Dans un tel contexte, le régulateur ne s’est pas contenté de taper du poing sur la table. Il a commencé à mettre en place un système de surveillance, reposant notamment sur des interdictions. Ainsi, après avoir interdit les ICO (Initial Coin Offering) en 2019, ce sont les cryptomonnaies dites anonymes (Monero, Dash, Zcash) qui ont fait l’objet d’un anathème sans retour.

Couperet imminent et concentration délétère

L’ultimatum imposé aux bourses d’échange crypto participe de la même volonté d’assainir un marché dont on ne retient que les excès.
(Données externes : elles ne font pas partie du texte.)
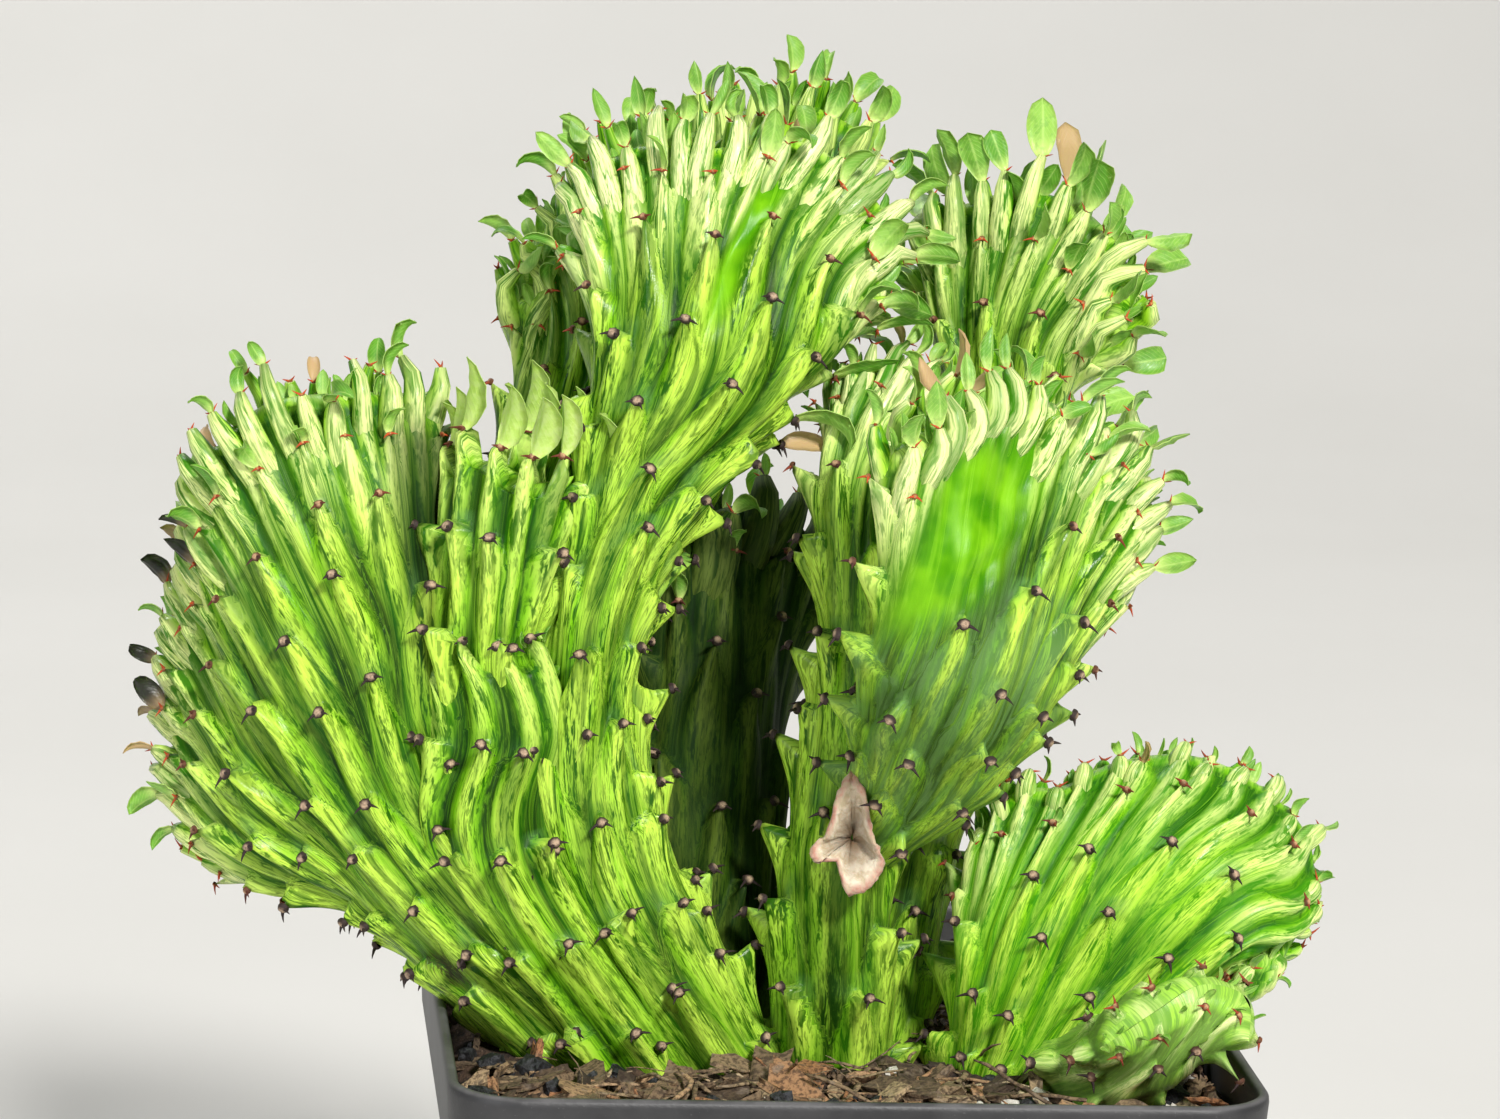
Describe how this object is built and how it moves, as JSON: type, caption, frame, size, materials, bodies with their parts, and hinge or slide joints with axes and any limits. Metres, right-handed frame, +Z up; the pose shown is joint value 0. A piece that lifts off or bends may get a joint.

Mais, le mieux étant l’ennemi du bien, on observe que le modèle qui se profile dans l’industrie crypto sud-coréenne est en passe de reproduire celui de l’économie traditionnelle. Un système fermé qui repose sur un groupe de 64 conglomérats familiaux , les « chaebols », représentant 84% du PIB (chiffre 2019 du Korea CXO Institute) mais pourvoyeur de seulement 10% d’emplois.

Il est d’ailleurs à noter que les plateformes d’échange crypto étrangères n’échappent pas à la règle. Elles devront également obtenir une licence pour pouvoir continuer de dispenser leurs services aux Sud-Coréens à partir du 25 septembre prochain. Binance qui est devenu, par la force des choses, particulièrement réactif aux soubresauts réglementaires, a pris les devants. La plateforme a suspendu jusqu’à nouvel ordre le won de ses paires de trading.